Exercise: Reproduce all entries precisely as they are written.

Entries provided:
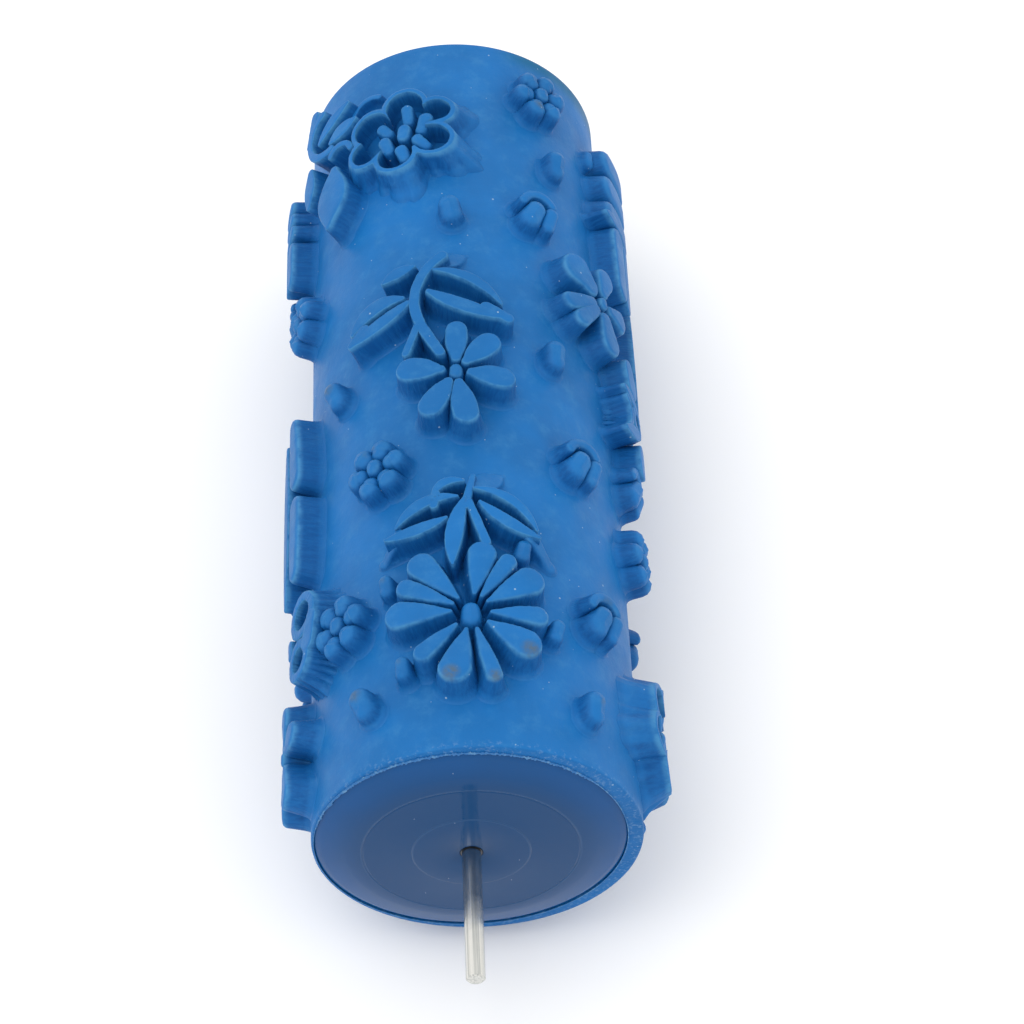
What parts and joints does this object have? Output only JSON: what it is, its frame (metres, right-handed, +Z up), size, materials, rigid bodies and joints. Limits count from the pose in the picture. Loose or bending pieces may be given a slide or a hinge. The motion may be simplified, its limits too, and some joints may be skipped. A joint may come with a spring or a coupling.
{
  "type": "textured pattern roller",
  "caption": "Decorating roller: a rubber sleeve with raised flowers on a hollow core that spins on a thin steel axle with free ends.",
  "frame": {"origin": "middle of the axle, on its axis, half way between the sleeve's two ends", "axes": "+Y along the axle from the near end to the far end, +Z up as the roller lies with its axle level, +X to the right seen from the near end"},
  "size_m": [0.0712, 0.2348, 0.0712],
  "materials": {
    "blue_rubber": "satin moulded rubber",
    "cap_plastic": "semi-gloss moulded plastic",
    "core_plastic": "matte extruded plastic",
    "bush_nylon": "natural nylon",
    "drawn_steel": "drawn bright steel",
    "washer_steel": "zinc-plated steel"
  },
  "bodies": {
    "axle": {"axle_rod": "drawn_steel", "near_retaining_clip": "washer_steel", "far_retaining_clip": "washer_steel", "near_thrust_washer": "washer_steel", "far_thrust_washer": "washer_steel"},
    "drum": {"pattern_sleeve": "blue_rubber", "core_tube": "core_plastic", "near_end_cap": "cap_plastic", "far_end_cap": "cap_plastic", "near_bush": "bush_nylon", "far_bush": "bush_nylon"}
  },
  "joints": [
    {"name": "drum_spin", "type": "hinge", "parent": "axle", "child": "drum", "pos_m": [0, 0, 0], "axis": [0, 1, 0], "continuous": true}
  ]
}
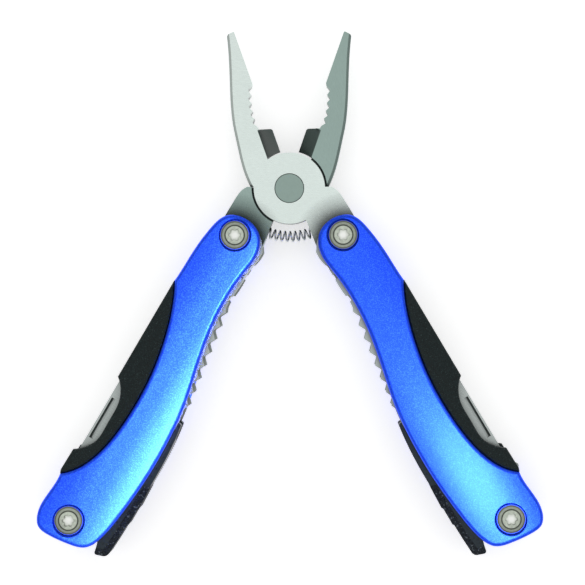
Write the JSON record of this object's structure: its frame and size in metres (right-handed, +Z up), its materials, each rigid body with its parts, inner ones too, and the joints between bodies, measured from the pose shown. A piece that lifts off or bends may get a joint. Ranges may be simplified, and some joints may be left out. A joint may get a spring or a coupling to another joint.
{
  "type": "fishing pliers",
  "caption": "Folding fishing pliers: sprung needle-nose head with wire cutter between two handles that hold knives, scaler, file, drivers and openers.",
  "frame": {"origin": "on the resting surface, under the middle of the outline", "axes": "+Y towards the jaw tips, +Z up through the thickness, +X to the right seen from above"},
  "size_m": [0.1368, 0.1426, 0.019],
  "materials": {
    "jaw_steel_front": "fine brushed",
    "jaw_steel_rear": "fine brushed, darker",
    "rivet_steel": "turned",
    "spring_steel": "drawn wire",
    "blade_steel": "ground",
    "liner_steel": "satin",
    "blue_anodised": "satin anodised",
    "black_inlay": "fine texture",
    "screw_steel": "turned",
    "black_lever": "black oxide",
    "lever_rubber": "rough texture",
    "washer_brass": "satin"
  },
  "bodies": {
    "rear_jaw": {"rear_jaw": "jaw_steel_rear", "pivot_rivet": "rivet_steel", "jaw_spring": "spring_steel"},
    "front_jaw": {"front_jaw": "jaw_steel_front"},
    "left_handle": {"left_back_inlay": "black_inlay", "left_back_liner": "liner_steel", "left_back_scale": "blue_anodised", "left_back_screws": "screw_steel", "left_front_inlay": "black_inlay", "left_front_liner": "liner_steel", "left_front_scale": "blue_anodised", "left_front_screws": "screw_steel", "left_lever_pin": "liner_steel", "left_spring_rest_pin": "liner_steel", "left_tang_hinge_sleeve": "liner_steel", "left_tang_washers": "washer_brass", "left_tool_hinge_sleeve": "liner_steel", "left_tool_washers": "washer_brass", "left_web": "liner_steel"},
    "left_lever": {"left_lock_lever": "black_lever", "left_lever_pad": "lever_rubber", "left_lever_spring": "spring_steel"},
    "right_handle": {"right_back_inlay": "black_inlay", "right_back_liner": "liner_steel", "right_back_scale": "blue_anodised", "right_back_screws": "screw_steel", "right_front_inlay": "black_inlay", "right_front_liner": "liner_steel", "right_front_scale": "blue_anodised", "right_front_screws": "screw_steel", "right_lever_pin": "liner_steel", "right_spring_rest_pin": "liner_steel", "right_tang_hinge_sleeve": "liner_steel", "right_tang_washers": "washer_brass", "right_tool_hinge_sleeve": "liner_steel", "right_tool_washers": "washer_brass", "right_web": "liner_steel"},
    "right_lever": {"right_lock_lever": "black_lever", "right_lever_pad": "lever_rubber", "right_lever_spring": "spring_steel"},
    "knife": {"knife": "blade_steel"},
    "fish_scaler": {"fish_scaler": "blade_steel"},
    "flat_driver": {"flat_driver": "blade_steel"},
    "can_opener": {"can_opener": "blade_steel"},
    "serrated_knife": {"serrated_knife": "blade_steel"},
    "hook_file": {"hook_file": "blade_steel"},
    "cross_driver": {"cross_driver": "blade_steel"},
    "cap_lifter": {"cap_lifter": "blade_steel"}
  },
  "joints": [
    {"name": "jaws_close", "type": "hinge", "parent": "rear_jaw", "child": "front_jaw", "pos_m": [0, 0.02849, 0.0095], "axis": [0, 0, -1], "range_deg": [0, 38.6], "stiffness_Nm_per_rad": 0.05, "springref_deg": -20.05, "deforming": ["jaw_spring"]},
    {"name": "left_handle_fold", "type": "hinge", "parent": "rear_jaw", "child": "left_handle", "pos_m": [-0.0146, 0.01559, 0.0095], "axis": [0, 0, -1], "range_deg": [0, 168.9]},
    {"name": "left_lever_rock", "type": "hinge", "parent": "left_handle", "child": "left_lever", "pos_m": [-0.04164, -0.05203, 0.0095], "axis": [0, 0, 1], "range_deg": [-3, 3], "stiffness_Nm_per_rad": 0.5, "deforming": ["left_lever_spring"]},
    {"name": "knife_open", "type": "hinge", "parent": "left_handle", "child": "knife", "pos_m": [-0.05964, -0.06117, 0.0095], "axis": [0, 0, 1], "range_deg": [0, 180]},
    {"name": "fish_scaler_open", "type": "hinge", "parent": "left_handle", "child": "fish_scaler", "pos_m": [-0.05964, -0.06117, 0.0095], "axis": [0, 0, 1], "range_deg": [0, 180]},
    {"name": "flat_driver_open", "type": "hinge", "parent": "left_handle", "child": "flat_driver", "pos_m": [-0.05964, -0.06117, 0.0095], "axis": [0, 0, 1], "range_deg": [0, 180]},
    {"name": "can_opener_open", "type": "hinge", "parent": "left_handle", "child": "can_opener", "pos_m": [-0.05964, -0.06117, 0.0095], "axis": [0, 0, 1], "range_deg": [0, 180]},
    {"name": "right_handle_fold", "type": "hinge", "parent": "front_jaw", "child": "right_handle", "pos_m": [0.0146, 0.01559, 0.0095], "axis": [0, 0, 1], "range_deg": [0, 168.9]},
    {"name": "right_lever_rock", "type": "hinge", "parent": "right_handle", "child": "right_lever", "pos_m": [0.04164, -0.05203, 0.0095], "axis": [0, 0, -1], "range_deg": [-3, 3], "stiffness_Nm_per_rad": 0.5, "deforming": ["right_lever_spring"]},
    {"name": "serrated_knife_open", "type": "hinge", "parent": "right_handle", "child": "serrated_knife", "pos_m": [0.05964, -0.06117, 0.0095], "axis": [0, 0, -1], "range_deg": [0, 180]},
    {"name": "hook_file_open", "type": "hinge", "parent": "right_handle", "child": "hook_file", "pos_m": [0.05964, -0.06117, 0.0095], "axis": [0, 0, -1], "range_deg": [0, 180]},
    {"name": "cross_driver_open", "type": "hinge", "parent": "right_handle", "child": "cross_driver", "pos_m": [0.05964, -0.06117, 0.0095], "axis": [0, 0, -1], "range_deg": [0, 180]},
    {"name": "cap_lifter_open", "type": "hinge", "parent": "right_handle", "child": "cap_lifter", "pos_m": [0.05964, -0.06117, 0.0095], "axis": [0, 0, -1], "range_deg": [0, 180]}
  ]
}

Answer for the task:
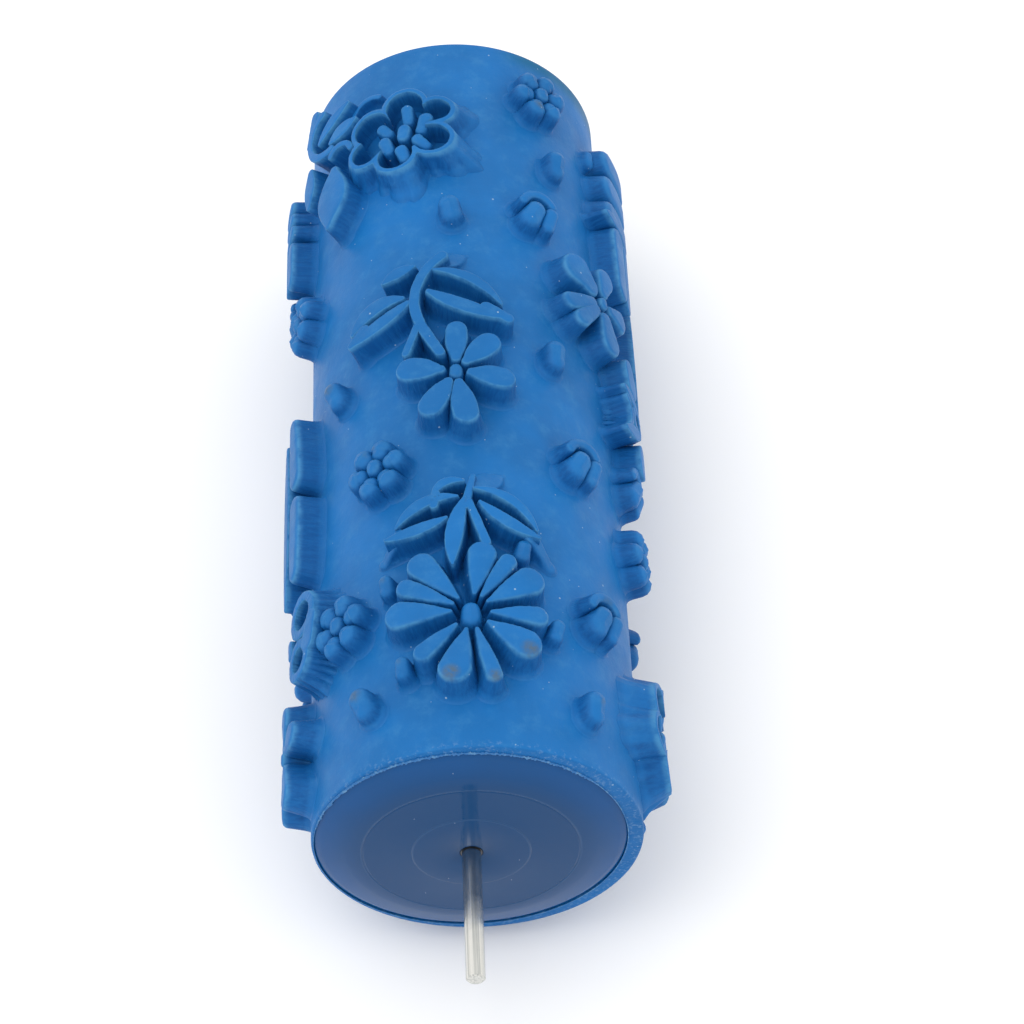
What parts and joints does this object have? Output only JSON: what it is, its frame (metres, right-handed, +Z up), size, materials, rigid bodies and joints. Limits count from the pose in the picture. Loose or bending pieces may be given a slide or a hinge. The motion may be simplified, its limits too, and some joints may be skipped. A joint may come with a spring or a coupling.
{
  "type": "textured pattern roller",
  "caption": "Decorating roller: a rubber sleeve with raised flowers on a hollow core that spins on a thin steel axle with free ends.",
  "frame": {"origin": "middle of the axle, on its axis, half way between the sleeve's two ends", "axes": "+Y along the axle from the near end to the far end, +Z up as the roller lies with its axle level, +X to the right seen from the near end"},
  "size_m": [0.0712, 0.2348, 0.0712],
  "materials": {
    "blue_rubber": "satin moulded rubber",
    "cap_plastic": "semi-gloss moulded plastic",
    "core_plastic": "matte extruded plastic",
    "bush_nylon": "natural nylon",
    "drawn_steel": "drawn bright steel",
    "washer_steel": "zinc-plated steel"
  },
  "bodies": {
    "axle": {"axle_rod": "drawn_steel", "near_retaining_clip": "washer_steel", "far_retaining_clip": "washer_steel", "near_thrust_washer": "washer_steel", "far_thrust_washer": "washer_steel"},
    "drum": {"pattern_sleeve": "blue_rubber", "core_tube": "core_plastic", "near_end_cap": "cap_plastic", "far_end_cap": "cap_plastic", "near_bush": "bush_nylon", "far_bush": "bush_nylon"}
  },
  "joints": [
    {"name": "drum_spin", "type": "hinge", "parent": "axle", "child": "drum", "pos_m": [0, 0, 0], "axis": [0, 1, 0], "continuous": true}
  ]
}
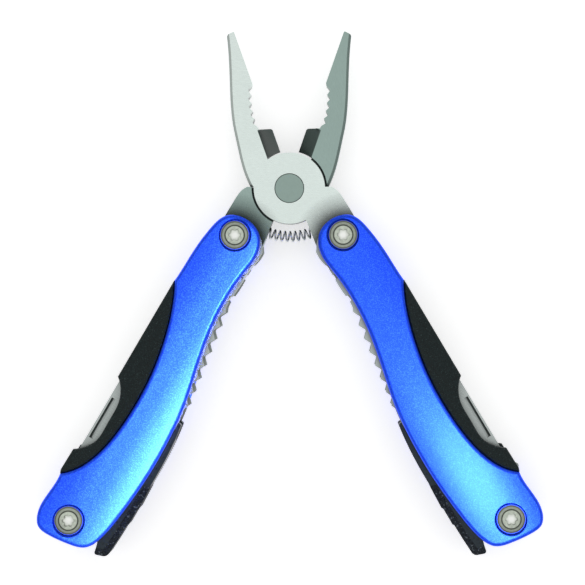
Write the JSON record of this object's structure: its frame and size in metres (right-handed, +Z up), its materials, each rigid body with its parts, inner ones too, and the joints between bodies, measured from the pose shown. A piece that lifts off or bends may get a joint. Ranges may be simplified, and some joints may be left out. A joint may get a spring or a coupling to another joint.
{
  "type": "fishing pliers",
  "caption": "Folding fishing pliers: sprung needle-nose head with wire cutter between two handles that hold knives, scaler, file, drivers and openers.",
  "frame": {"origin": "on the resting surface, under the middle of the outline", "axes": "+Y towards the jaw tips, +Z up through the thickness, +X to the right seen from above"},
  "size_m": [0.1368, 0.1426, 0.019],
  "materials": {
    "jaw_steel_front": "fine brushed",
    "jaw_steel_rear": "fine brushed, darker",
    "rivet_steel": "turned",
    "spring_steel": "drawn wire",
    "blade_steel": "ground",
    "liner_steel": "satin",
    "blue_anodised": "satin anodised",
    "black_inlay": "fine texture",
    "screw_steel": "turned",
    "black_lever": "black oxide",
    "lever_rubber": "rough texture",
    "washer_brass": "satin"
  },
  "bodies": {
    "rear_jaw": {"rear_jaw": "jaw_steel_rear", "pivot_rivet": "rivet_steel", "jaw_spring": "spring_steel"},
    "front_jaw": {"front_jaw": "jaw_steel_front"},
    "left_handle": {"left_back_inlay": "black_inlay", "left_back_liner": "liner_steel", "left_back_scale": "blue_anodised", "left_back_screws": "screw_steel", "left_front_inlay": "black_inlay", "left_front_liner": "liner_steel", "left_front_scale": "blue_anodised", "left_front_screws": "screw_steel", "left_lever_pin": "liner_steel", "left_spring_rest_pin": "liner_steel", "left_tang_hinge_sleeve": "liner_steel", "left_tang_washers": "washer_brass", "left_tool_hinge_sleeve": "liner_steel", "left_tool_washers": "washer_brass", "left_web": "liner_steel"},
    "left_lever": {"left_lock_lever": "black_lever", "left_lever_pad": "lever_rubber", "left_lever_spring": "spring_steel"},
    "right_handle": {"right_back_inlay": "black_inlay", "right_back_liner": "liner_steel", "right_back_scale": "blue_anodised", "right_back_screws": "screw_steel", "right_front_inlay": "black_inlay", "right_front_liner": "liner_steel", "right_front_scale": "blue_anodised", "right_front_screws": "screw_steel", "right_lever_pin": "liner_steel", "right_spring_rest_pin": "liner_steel", "right_tang_hinge_sleeve": "liner_steel", "right_tang_washers": "washer_brass", "right_tool_hinge_sleeve": "liner_steel", "right_tool_washers": "washer_brass", "right_web": "liner_steel"},
    "right_lever": {"right_lock_lever": "black_lever", "right_lever_pad": "lever_rubber", "right_lever_spring": "spring_steel"},
    "knife": {"knife": "blade_steel"},
    "fish_scaler": {"fish_scaler": "blade_steel"},
    "flat_driver": {"flat_driver": "blade_steel"},
    "can_opener": {"can_opener": "blade_steel"},
    "serrated_knife": {"serrated_knife": "blade_steel"},
    "hook_file": {"hook_file": "blade_steel"},
    "cross_driver": {"cross_driver": "blade_steel"},
    "cap_lifter": {"cap_lifter": "blade_steel"}
  },
  "joints": [
    {"name": "jaws_close", "type": "hinge", "parent": "rear_jaw", "child": "front_jaw", "pos_m": [0, 0.02849, 0.0095], "axis": [0, 0, -1], "range_deg": [0, 38.6], "stiffness_Nm_per_rad": 0.05, "springref_deg": -20.05, "deforming": ["jaw_spring"]},
    {"name": "left_handle_fold", "type": "hinge", "parent": "rear_jaw", "child": "left_handle", "pos_m": [-0.0146, 0.01559, 0.0095], "axis": [0, 0, -1], "range_deg": [0, 168.9]},
    {"name": "left_lever_rock", "type": "hinge", "parent": "left_handle", "child": "left_lever", "pos_m": [-0.04164, -0.05203, 0.0095], "axis": [0, 0, 1], "range_deg": [-3, 3], "stiffness_Nm_per_rad": 0.5, "deforming": ["left_lever_spring"]},
    {"name": "knife_open", "type": "hinge", "parent": "left_handle", "child": "knife", "pos_m": [-0.05964, -0.06117, 0.0095], "axis": [0, 0, 1], "range_deg": [0, 180]},
    {"name": "fish_scaler_open", "type": "hinge", "parent": "left_handle", "child": "fish_scaler", "pos_m": [-0.05964, -0.06117, 0.0095], "axis": [0, 0, 1], "range_deg": [0, 180]},
    {"name": "flat_driver_open", "type": "hinge", "parent": "left_handle", "child": "flat_driver", "pos_m": [-0.05964, -0.06117, 0.0095], "axis": [0, 0, 1], "range_deg": [0, 180]},
    {"name": "can_opener_open", "type": "hinge", "parent": "left_handle", "child": "can_opener", "pos_m": [-0.05964, -0.06117, 0.0095], "axis": [0, 0, 1], "range_deg": [0, 180]},
    {"name": "right_handle_fold", "type": "hinge", "parent": "front_jaw", "child": "right_handle", "pos_m": [0.0146, 0.01559, 0.0095], "axis": [0, 0, 1], "range_deg": [0, 168.9]},
    {"name": "right_lever_rock", "type": "hinge", "parent": "right_handle", "child": "right_lever", "pos_m": [0.04164, -0.05203, 0.0095], "axis": [0, 0, -1], "range_deg": [-3, 3], "stiffness_Nm_per_rad": 0.5, "deforming": ["right_lever_spring"]},
    {"name": "serrated_knife_open", "type": "hinge", "parent": "right_handle", "child": "serrated_knife", "pos_m": [0.05964, -0.06117, 0.0095], "axis": [0, 0, -1], "range_deg": [0, 180]},
    {"name": "hook_file_open", "type": "hinge", "parent": "right_handle", "child": "hook_file", "pos_m": [0.05964, -0.06117, 0.0095], "axis": [0, 0, -1], "range_deg": [0, 180]},
    {"name": "cross_driver_open", "type": "hinge", "parent": "right_handle", "child": "cross_driver", "pos_m": [0.05964, -0.06117, 0.0095], "axis": [0, 0, -1], "range_deg": [0, 180]},
    {"name": "cap_lifter_open", "type": "hinge", "parent": "right_handle", "child": "cap_lifter", "pos_m": [0.05964, -0.06117, 0.0095], "axis": [0, 0, -1], "range_deg": [0, 180]}
  ]
}